Women dig the funny guys.
David Sedaris was in Cincinnati this past Sunday to read from his new book Squirrel Seeks Chipmunk and to make off-color jokes about Willie Nelson. Squirrel Seeks Chipmunk is a departure from Sedaris’s prior works; it is a sort of twisted Aesop’s Fables. In “Hello Kitty,” for example, a sardonic cat (a preposterous caricature, to be sure) endures prison-mandated Alcoholics Anonymous meetings. That sort of thing.
If this strikes your fancy, we highly recommend you get your hands on a copy of Fables For Our Time by James Thurber. Thurber — born in Columbus, Ohio, and a student at Ohio State University¹, thus making him a Thing To Love About Ohio — is best known for his short story “The Secret Life of Walter Mitty,” one of the greatest, saddest short stories ever written (Thurber, twice married, could be quite bleak writing about battles between the sexes), as well as his work on The New Yorker.
Fables is one of his most playful and subversive works. Each fable ended with a moral; some were punchlines played for easy laughs while others cut surprisingly deep. Our personal favorite is “The Little Girl and the Wolf,” a two paragraph reimagining of “Little Red Riding Hood.” The first paragraph follows the fairy tale closely. The wolf sees a girl carrying a basket of food to her grandmother, then stakes out the grandmother’s house and awaits the girl’s arrival. Thurber’s feminine hero is a bit sharper than her traditional counterpart, however: “She had approached no nearer than twenty-five feet from the bed,” he writes, “when she saw that it was not her grandmother but the wolf, for even in a nightcap a wolf does not look any more like your grandmother than the Metro-Goldwyn lion looks like Calvin Coolidge. So the little girl took an automatic out of her basket and shot the wolf dead.”
Thurber’s moral: “It is not so easy to fool little girls nowadays as it used to be.”

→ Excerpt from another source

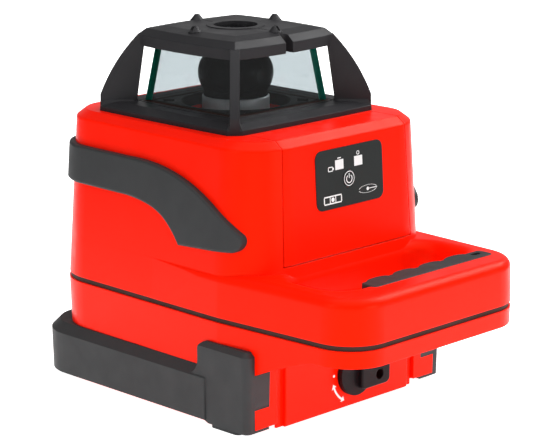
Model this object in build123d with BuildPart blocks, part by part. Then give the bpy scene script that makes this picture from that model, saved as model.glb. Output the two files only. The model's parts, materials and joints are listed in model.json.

You can also treat yourself to The Thurber Carnival, a collection of Thurber’s work which includes selections from Fables as well as his best-known short stories and cartoons. In the preface, “My Fifty Years with James Thurber,” Thurber himself writes a typically self-deprecating sketch of his humble beginnings:
James Thurber was born on a night of wild portent and high wind in the year 1894, at 147 Parsons Avenue, Columbus, Ohio. The house, which is still standing, bears no tablet or plaque of any description, and is never pointed out to visitors. Once Thurber’s mother, walking past the place with an old lady from Fostoria, Ohio, said to her, “My son James was born in that house,” to which the old lady, who was extremely deaf, replied, “Why, on the Tuesday morning train, unless my sister is worse.” Mrs. Thurber let it go at that.
Sedaris won The Thurber Prize for American Humor in 2001 for Me Talk Pretty One Day (still his best work). Other luminaries from The Onion editorial staff to Jon Stewart to Christopher Buckley have also taken home the prize. If you think any of these people are remotely funny, treat yourself to Thurber. You’ll see a little bit of all of them in him.